PORTAS ABERTAS, MÁSCARAS QUE CAEM*
FALEMOS SÉRIO
Caiu-nos a máscara, desnudado o mito de que somos — ou éramos — um povo pacífico, cordato. A violência multifacetada, de métodos diversos, é feroz em nosso país. Violência de todos os matizes, oficial e privada, individual, de grupos e institucionalizada. Uma delas, parece-nos ouvir: Não sou, ou não somos, quem criou esse desemprego monumental que nos sitia; não nos diz respeito se desesperançados, desempregados e seus dependentes comem ou não. Tenho a minha própria vida para cuidar, temos as nossas metas e métodos.
O Brasil entregou-se a sonhos criminosos, o ódio é orgástico, a arrogância é endêmica, a indiferença é quase imoral, a falta de educação é indecente. Esse aspecto das nossas propensões é antigo e foi mascarado pela falta de reação e iniciativas de uma população gigantescamente inculta em face da mentira planejada, elitista, persistente e corrosiva; diziam: Pega mal você reclamar, é feio; somos um povo educado, de gente cordata, boa-praça! Era perfeitamente natural o “elogio” de que ‘aquele é um preto de alma branca’, o cúmulo do preconceito, pérola da fraseologia dos senhores de engenho, entre os quais, certamente, não havia negros.
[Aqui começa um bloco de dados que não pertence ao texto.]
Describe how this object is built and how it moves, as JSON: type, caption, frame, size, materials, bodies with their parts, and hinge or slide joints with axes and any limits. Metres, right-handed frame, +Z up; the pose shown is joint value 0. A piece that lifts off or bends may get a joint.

A televisão, depois a internet, acabaram com o conformismo submisso que começava na Igreja e acabava nas escolas maltratadas, mal pagas e conservadoras.
As velozes e contínuas mudanças sociais não foram em seu ritmo, às vezes frenético, acompanhadas pelas Instituições que ensejam estabilidade social, elas mesmas começaram a desmanchar-se, incapazes de garantir cidadania e respeito aos menos aquinhoados econômica, financeira e socialmente, que, olhos abertos, passaram a sentir premente necessidade de conquista da própria identidade; permanentemente massacrados e explorados, não lhes passou igualmente pela cabeça importar-se, absolutamente, se a sua busca houvesse de ser empreendida por meio de atos violentos. Ao noticiar tais atos, há quem, olhos vendados, caia na armadilha, preconceituosa e insensível, de classificá-los de “vagabundos”; não reconhecida tal necessidade, a busca e a conquista tornaram-se a cada dia mais difícil, logo, sob a ótica dos buscadores, os atos violentos tinham de aumentar de intensidade. Assim, tudo o que temos é a consequência natural da falta geral de cuidados com as pessoas, com a população, ressalvados os esforços pessoais dos abnegados, que confirmam a regra.
Somos uma personalidade esquizofrênica, tragicamente dividida contra ela mesma, palavras do Dr. Martin Luther King perfeitamente aplicáveis a nós, brasileiros, por ele empregadas para se referir aos que, na América do Norte do seu tempo, preferiram as armas, tornando-se eles próprios violentos e recorrendo a métodos violentos para reverter uma situação de insegurança por eles mesmos criada, tamanha a injustiça social e o menoscabo aos negros e “desendinheirados”. Não é possível a conquista da própria identidade em estado de carência, aí a absurda perversidade, salvo com o retorno do mito da população pacífica, eufemismo para pobre por destino, carente e desassistido, inaposentáveis ou aposentados por capitalização canibalizadora da substância, humana, econômica e financeira, um passaporte para a negação da vida em plena velhice, tempo de sossego por existências de trabalho e sacrifícios ameaçado de atirar na lata de lixo do menosprezo e da insensibilidade.
A Economia, espinha dorsal de qualquer Sociedade, é uma corrente, menor ou mais volumosa segundo os seus tributários, ou afluentes. Condenar uma população à carência na velhice implica, notadamente naquelas em que aumenta a expectativa de vida e, por extensão, a proporção do número de idosos, secar um significativo tributário da corrente principal. Administrar Economias é, intrinsicamente, controlar custos, ampliar o mercado interno, criar mercados potenciais e multiplicar a quantidade de consumidores/contribuintes, proporcionando-lhes trabalho e pondo-lhes no bolso, por paga e contrapartida, além de justiça social, salários e aposentadorias decentes. Sem uma população de consumidores/contribuintes/poupadores, e basicamente investimento público/oficial em áreas chaves, não se constroem ou revitalizam Economias. O que, aquém ou além disso, se disser a respeito será pura falácia.
*O título deste artigo é uma paráfrase de Carl Oglesby no título do capítulo III de Reação e Mudança ---- Portas Abertas, Dominós que caem ----, Paz e Terra, Rio de Janeiro, 1968, tradução de Eglê Malheiros.